The Melbourne Bushies - Fifty years along the track (1940-90)

There was some concern expressed that the payment of interest on a loan would cost the Club too much, and Art Terry proposed that all members be levied $37 so that the purchase could be made outright. Against this proposal, it was pointed out that more than half the Club's members were not active, and that asking them to pay a levy might result in their not renewing their memberships, thus giving the Club real financial problems. An alternative proposal by Jim involved his acting as guarantor for the Club to operate a trading bank account with overdraft facility, which would be used as the normal operating account. Interest charges would then depend on the amount of overdraft, which would vary through the year. This idea was accepted by the Committee and commenced operation in November 1984, in lieu of a loan. Concern was still being expressed about the likely cost of interest payments, and at the Annual General Meeting in February 1985, a motion to impose a levy on members was defeated. The first year's experience quickly showed that, in practice, the account balance stayed in credit for most of the year, thus incurring minimal interest charges.

Ownership and operation of the van quickly became routine, with Denis providing reliable driving and cleaning. Maintenance costs were higher than expected, with modifications being required several times over the next few years. For example, in early 1986 the service brake (foot brake) failed during a trip to Powelltown. Luckily, there was no risk to passengers, even though the handbrake proved to be inadequate in an emergency. The failure was due to accumulation of water in the braking system, caused by the van only being used once a week. After much discussion by the Committee, an emergency braking system was fitted, using components from a later model chassis. Jim Hedstrom played a major role in arranging for this work to be done, as well as for a consulting engineer to test and report on the new brake. Jim continued to take an interest in the van's operation and maintenance, as well as regularly attending day walks, until his sudden death in October 1987.
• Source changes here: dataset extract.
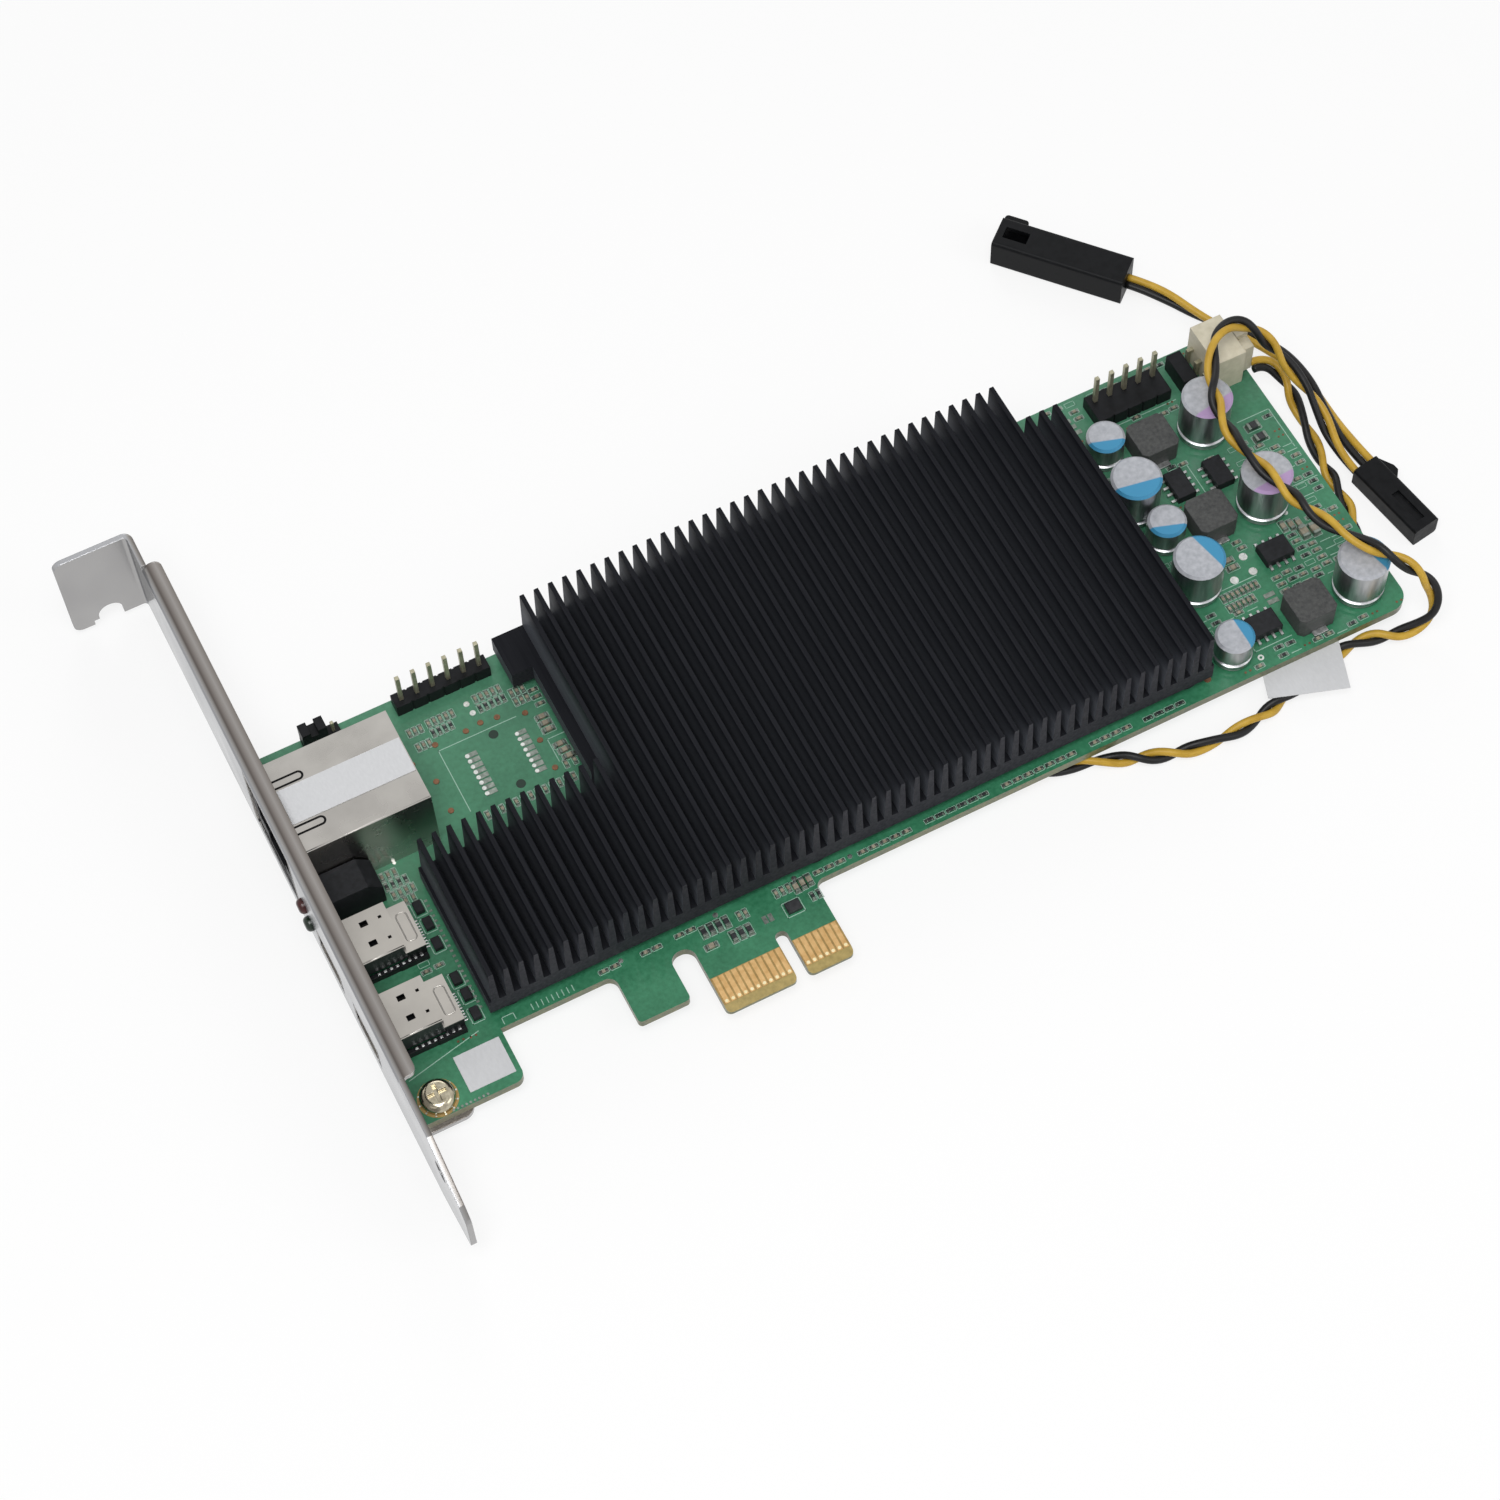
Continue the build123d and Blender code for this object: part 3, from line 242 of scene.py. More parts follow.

By early 1989 the overdraft facility, having been rarely used, was discontinued to avoid paying the fixed bank charges associated with it.
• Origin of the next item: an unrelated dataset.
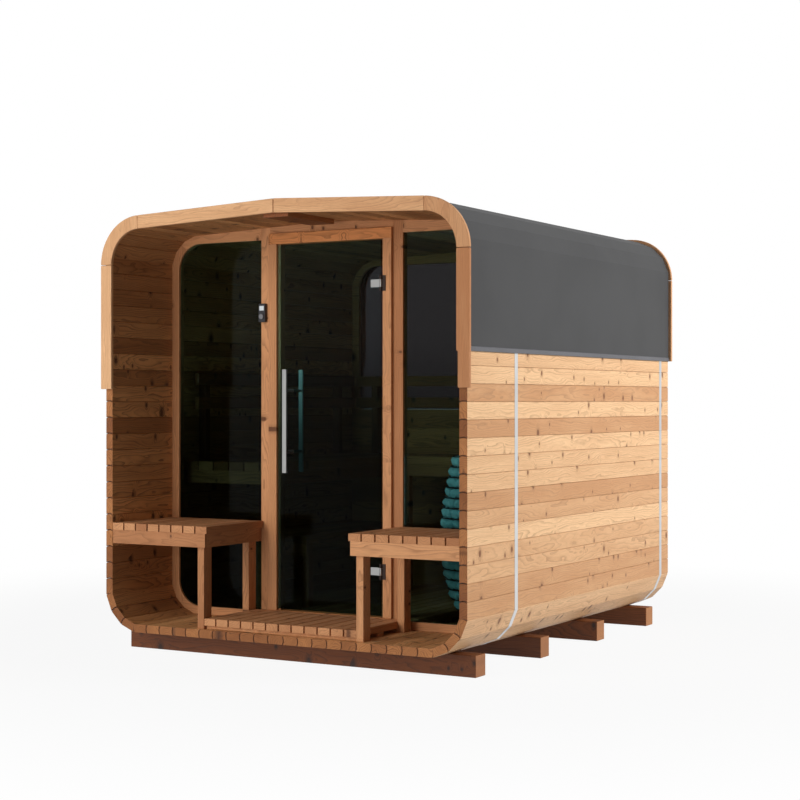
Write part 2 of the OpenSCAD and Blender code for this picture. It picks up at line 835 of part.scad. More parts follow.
// Lower bench that serves as a step to the upper one
module step_bench() {
    x1 = -step_x;
    x0 = x1 - step_w;
    y0 = side_bench_y + step_front;
    y1 = rear_bench_y - rail_t - bench_gap - post_size - step_leg_gap;
    rail_y = y0 + bench_gap;
    rail_end = y1 - bench_gap - rail_t;
    under = step_z - slat_t;
    color(wood) placed() {
        slats_along_y(x0, x1, y0, y1, step_z, slat_t, step_slats);
        for (y = [rail_y, (y0 + y1 - rail_t) / 2, rail_end])
            block([x0, y, under - rail_h], [x1, y + rail_t, under]);
        for (x = [x0 + bench_gap, x1 - bench_gap - post_size])
            for (y = [rail_y + rail_t, rail_end - post_size])
                block([x, y, floor_z], [x + post_size, y + post_size, under]);
    }
}

// Two rails on uprights that stand on the side bench
module backrest_side() {
    x0 = -inner_x + bench_gap;
    y0 = side_bench_y + back_front_gap;
    y1 = rear_y - back_offset - back_t - back_end_gap;
    top = bench_z + back_low + back_pitch + back_h;
    color(wood) placed() {
        for (k = [0, 1]) {
            z = bench_z + back_low + k * back_pitch;
            block([x0 + back_offset, y0, z], [x0 + back_offset + back_t, y1, z + back_h]);
        }
        for (y = [y0 + upright_inset, (y0 + y1 - post_size) / 2, y1 - upright_inset - post_size])
            block([x0, y, bench_z], [x0 + back_offset + back_notch, y + post_size, top]);
    }
}

// The same along the rear wall, in front of the window
module backrest_rear() {
    x0 = -inner_x + back_offset + back_t + 2 * bench_gap;
    x1 = inner_x - back_end_gap;
    y1 = rear_y - bench_gap;
    top = bench_z + back_low + back_pitch + back_h;
    color(wood) placed() {
        for (k = [0, 1]) {
            z = bench_z + back_low + k * back_pitch;
            block([x0, y1 - back_offset - back_t, z], [x1, y1 - back_offset, z + back_h]);
        }
        for (x = [x0 + upright_inset, (x0 + x1 - post_size) / 2, x1 - upright_inset - post_size])
            block([x, y1 - back_offset - back_notch, bench_z], [x + post_size, y1, top]);
    }
}

// Radius of the barrel-shaped cage at a share of its height, from 0 at the foot to 1 at the top
function cage_radius(share) =
    cage_end_r + (cage_r - cage_end_r) * sin(180 * (0.06 + 0.88 * pow(share, 0.85)));

// Side view of the cage from its first ring to its last, moved inward by d
function ring_z(index) =
    stove_low_z + wire_r + index / cage_rings * (stove_top_z - stove_low_z - 2 * wire_r);
function cage_side(d) =
    [for (i = [0 : cage_rings]) [cage_radius(i / cage_rings) - d, ring_z(i)]];
function reversed(points) = [for (i = [len(points) - 1 : -1 : 0]) points[i]];

// Rings outside a set of upright wires that follow the barrel's curve
module stove_cage() {
    wire_face = 2 * wire_r + wire_gap;
    color("#555555") placed() translate([stove_x, stove_y, 0]) {
        for (i = [0 : cage_rings]) translate([0, 0, ring_z(i)])
            rotate_extrude() translate([cage_radius(i / cage_rings) - wire_r, 0]) circle(wire_r, $fn = 24);
        for (k = [0 : cage_wires - 1]) rotate([90, 0, 360 / cage_wires * (k + 0.5)])
            linear_extrude(2 * wire_r, center = true)
                polygon(concat(cage_side(wire_face), reversed(cage_side(wire_face + 2 * wire_r))));
    }
}

// The pile of stones inside the cage, heaped at the top
module stove_stones() {
    side = cage_side(4 * wire_r + wire_gap + fit_gap);
    color("#6d7a78") placed() translate([stove_x, stove_y, 0]) rotate_extrude($fn = arc_fn)
        polygon(concat([[0, stove_low_z]], side,
                       [[cage_end_r / 2, stove_top_z + stone_heap * 0.7], [0, stove_top_z + stone_heap]]));
}

// Round foot that carries the stove
module stove_base() {
    color("#3a3a3a") placed() translate([stove_x, stove_y, floor_z]) {
        cylinder(h = base_plate, r = base_foot_r);
        cylinder(h = stove_low, r = base_stem_r);
        translate([0, 0, stove_low - base_plate]) cylinder(h = base_plate, r = cage_radius(0) + wire_r);
    }
}

beam(0);  // beam_front
beam(1);  // beam_second
beam(2);  // beam_third
beam(3);  // beam_rear
floor_staves();
wall(true);  // wall_left
wall(false);  // wall_right
roof(true);  // roof_left
roof(false);  // roof_right
corner_floor(true);  // corner_floor_left
corner_floor(false);  // corner_floor_right
corner_roof(true);  // corner_roof_left
corner_roof(false);  // corner_roof_right
roof_cover();
drip_edges();
straps();
ridge_board();
front_trim(true);  // front_trim_left
front_trim(false);  // front_trim_right
rear_trim(true);  // rear_trim_left
rear_trim(false);  // rear_trim_right
front_frame(true);  // front_frame_left
front_frame(false);  // front_frame_right
post(true);  // post_left
post(false);  // post_right
jamb(true);  // jamb_left
jamb(false);  // jamb_right
door_head();
transom();
door_sill();
side_glass(true);  // glass_left
side_glass(false);  // glass_right
door_glass();
door_handle();
hinge_clamps();
hinge_leaves();
control_unit();
porch_bench(true);  // porch_bench_left
porch_bench(false);  // porch_bench_right
porch_duckboard();
rear_boards();
rear_frame();
rear_glass();
room_duckboard();
side_bench();
rear_bench();
step_bench();
backrest_side();
backrest_rear();
stove_cage();
stove_stones();
stove_base();
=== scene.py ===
"""Looks of an outdoor sauna cabin, built around its packed construction.

Lengths are metres in the frame's own axes: X to the right, Y from the porch to the rear, Z up.
"""

import logging
import math
import random
from contextlib import contextmanager
from dataclasses import dataclass
from enum import Enum
from typing import Callable, Iterable, Iterator, Sequence

import bpy
import numpy as np
from mathutils import Matrix, Vector


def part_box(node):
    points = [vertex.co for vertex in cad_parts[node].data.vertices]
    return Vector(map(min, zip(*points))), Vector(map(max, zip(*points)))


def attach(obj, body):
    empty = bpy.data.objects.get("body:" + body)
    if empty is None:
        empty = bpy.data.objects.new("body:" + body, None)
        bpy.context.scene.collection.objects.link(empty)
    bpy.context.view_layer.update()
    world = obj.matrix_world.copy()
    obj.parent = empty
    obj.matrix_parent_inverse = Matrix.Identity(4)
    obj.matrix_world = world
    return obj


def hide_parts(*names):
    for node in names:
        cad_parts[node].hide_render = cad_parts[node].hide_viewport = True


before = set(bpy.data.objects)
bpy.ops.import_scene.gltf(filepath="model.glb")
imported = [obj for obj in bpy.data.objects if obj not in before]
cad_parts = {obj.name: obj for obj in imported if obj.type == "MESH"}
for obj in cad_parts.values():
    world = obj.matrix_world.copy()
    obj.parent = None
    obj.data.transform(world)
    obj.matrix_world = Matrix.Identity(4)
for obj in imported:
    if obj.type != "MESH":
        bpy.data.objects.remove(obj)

logging.basicConfig(level=logging.INFO, format="%(levelname)s %(message)s")
log = logging.getLogger("sauna")

CAMERA_PLACE = (4.7818, -8.3072, 1.3205)
CAMERA_TURN = 30.05
CAMERA_LENS = 76.757
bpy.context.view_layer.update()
TOUCH = 1e-5
NEAR = 1e-4
Colour = tuple[float, float, float]
Span = tuple[float, float]
Object = bpy.types.Object
Material = bpy.types.Material
Socket = bpy.types.NodeSocket


class Along(Enum):
    """Axis along which a board's grain runs."""

    X = 0
    Y = 1
    Z = 2


class Side(Enum):
    """Which colour a face of a board gets: plain in the open, painted shade, painted shade with darker
    sawn end grain, or painted shade in the joint at a stave's end.
    """

    OPEN = 0.0
    # Faces marked so are darkened and reddened in the wood shader as painted shade.
    PAINTED_SHADE = 1.0
    SAWN = 2.0
    # Painted shade in the joint at a stave's end.
    RIM_SHADE = 3.0


def deselect_all() -> None:
    """Leave nothing selected in object mode."""
    bpy.ops.object.select_all(action="DESELECT")


def only(obj: Object) -> None:
    """Select one object and make it the active one.

    Args:
        obj: The object.
    """
    deselect_all()
    obj.select_set(True)
    bpy.context.view_layer.objects.active = obj


@contextmanager
def editing(obj: Object) -> Iterator[None]:
    """Edit a mesh with everything selected at the start.

    Args:
        obj: The mesh object.

    Returns:
        A context in which the mesh is in edit mode.
    """
    only(obj)
    bpy.ops.object.mode_set(mode="EDIT")
    bpy.ops.mesh.select_all(action="SELECT")
    yield
    bpy.ops.object.mode_set(mode="OBJECT")


def box_between(low: Sequence[float], high: Sequence[float]) -> Object:
    """Add a box between two corners, with its place and size in its mesh.

    Args:
        low: Its lowest corner.
        high: Its highest corner.

    Returns:
        The box.
    """
    low, high = Vector(low), Vector(high)
    deselect_all()
    bpy.ops.mesh.primitive_cube_add(size=1.0, location=(low + high) / 2)
    obj = bpy.context.active_object
    obj.scale = high - low
    bpy.ops.object.transform_apply(location=True, rotation=False, scale=True)
    return obj


def hidden(obj: Object) -> Object:
    """Take a master out of the scene and return it."""
    bpy.context.scene.collection.objects.unlink(obj)
    return obj


def shade(*colours: tuple[float, Colour]) -> Colour:
    """Add up colours, each times its share."""
    return tuple(sum(share * colour[i] for share, colour in colours) for i in range(3))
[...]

When Denis retired from driving in late 1989, a replacement driver had to be found at short notice, and John Dupuy took over. A full-time driver with Peninsula Bus Lines, he was able to obtain buses from his employer at short notice on occasions when the Club van suffered a breakdown. Walkers could not fail to notice how a modern bus or coach was much more comfortable than the van and how much more quickly they got to and from a walk.